Friday, October 25, 2013

COST-BENEFIT ANALYSIS OF GOING TO LAW SCHOOL

The most recent number of the Journal of Legal Education (November 2013) contains several articles from a “SYMPOSIUM: IS LAW SCHOOL WORTH IT?”  Good question. No doubt. However, it reminds me of the question “Are children worth it?  For the overwhelming majority of late-twentieth- and early-twenty-first-century prospective parents the answer is resounding no? A few decades ago. Yale Law School’s John Langbein wrote an article convincingly demonstrating that parents who lose a child (in a wrongful death situation) are, from a strictly economic perspective, better off.

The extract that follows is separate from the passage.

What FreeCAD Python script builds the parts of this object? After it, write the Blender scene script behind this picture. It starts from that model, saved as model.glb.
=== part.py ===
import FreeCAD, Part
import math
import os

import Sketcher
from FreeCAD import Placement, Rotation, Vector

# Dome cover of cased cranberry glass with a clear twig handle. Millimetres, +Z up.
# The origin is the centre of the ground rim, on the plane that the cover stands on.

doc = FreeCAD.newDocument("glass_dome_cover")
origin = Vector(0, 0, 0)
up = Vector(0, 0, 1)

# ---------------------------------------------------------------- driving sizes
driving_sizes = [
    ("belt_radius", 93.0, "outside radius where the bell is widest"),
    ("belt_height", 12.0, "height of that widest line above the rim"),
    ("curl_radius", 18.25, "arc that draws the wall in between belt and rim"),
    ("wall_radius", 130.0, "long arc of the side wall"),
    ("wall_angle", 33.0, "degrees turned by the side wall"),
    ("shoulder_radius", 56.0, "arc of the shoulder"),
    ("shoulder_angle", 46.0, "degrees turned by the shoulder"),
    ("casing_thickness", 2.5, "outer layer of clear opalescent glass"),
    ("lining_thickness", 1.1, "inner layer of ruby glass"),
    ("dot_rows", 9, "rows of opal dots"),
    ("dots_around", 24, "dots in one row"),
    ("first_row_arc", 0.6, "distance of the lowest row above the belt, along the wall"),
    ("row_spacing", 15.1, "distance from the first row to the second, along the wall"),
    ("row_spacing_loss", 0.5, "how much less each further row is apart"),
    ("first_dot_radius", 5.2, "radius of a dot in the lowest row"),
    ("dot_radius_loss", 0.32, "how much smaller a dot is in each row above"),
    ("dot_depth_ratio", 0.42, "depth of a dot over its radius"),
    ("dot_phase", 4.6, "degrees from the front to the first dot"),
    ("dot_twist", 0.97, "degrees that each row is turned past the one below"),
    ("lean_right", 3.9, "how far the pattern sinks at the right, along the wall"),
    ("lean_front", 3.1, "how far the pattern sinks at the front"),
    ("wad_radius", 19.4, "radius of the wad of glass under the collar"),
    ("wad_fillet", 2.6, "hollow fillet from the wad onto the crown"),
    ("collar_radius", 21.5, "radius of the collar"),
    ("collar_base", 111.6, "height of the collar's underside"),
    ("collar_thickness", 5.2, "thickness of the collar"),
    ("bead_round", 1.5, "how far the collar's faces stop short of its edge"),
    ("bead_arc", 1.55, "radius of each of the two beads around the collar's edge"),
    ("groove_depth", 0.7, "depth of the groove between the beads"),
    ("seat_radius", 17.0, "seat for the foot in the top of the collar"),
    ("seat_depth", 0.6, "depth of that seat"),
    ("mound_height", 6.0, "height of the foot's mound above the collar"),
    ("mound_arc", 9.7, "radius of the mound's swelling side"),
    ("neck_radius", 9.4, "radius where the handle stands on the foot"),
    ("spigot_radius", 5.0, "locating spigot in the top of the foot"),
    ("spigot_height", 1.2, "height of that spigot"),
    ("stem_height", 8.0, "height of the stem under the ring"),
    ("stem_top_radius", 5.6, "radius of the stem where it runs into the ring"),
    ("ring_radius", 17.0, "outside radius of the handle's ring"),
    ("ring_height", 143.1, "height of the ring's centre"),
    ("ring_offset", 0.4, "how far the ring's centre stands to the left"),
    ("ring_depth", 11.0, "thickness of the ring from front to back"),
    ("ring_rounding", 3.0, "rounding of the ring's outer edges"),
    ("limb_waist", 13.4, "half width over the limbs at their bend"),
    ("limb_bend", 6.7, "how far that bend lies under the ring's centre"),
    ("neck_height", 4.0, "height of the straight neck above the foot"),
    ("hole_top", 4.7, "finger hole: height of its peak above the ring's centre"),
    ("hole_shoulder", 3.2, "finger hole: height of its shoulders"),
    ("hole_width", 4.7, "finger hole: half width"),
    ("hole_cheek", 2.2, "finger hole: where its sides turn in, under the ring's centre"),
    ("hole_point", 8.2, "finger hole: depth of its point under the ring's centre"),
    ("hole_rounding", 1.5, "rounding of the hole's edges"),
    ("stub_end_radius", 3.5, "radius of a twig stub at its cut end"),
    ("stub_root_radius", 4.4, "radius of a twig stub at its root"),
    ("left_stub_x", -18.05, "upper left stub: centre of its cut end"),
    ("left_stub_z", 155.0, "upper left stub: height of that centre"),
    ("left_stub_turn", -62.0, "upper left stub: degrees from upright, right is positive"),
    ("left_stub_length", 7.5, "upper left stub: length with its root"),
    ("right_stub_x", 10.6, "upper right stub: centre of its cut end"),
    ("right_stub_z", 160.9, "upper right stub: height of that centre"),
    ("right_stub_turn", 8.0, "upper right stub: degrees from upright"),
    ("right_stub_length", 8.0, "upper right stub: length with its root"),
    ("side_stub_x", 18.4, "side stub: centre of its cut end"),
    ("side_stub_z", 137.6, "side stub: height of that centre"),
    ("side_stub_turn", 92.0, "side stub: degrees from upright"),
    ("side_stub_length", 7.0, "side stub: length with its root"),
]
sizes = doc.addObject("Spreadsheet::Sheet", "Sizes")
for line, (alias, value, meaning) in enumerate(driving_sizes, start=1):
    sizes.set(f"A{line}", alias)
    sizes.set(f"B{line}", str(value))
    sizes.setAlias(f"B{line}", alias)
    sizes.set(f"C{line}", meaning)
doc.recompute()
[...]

It is very, very expensive to raise a child. Children constitute a huge opportunity cost. There are tremendous savings in not needing to spend on a child. But the point, for most who think about it, is that it is not economic loss that the parents’ suffer, it is something else that cannot be measured in dollars and cents, something that defies cost-benefit  economic analysis. I will leave it  to you to define what that something else is. Not to compare a foregone legal education to the loss of a child, but perhaps, just perhaps, the important value of a legal education is something more than a job and earning capacity. It is a sad state of affairs when men and women are reduced to being simply economic man and economic woman. It is a sad state of legal education when what were students are no longer free to explore different intellectual paths because it is all about get a job, get a salary. Sad, pathetic and boring. But worse yet, not in the best interest of the legal profession. Not in the best interest of society. Shakespeare scribbled, “First we kill all the lawyers.” Well, the lawyers are not being killed off. But they are being made into intellectual zombies. The living, but intellectual dead.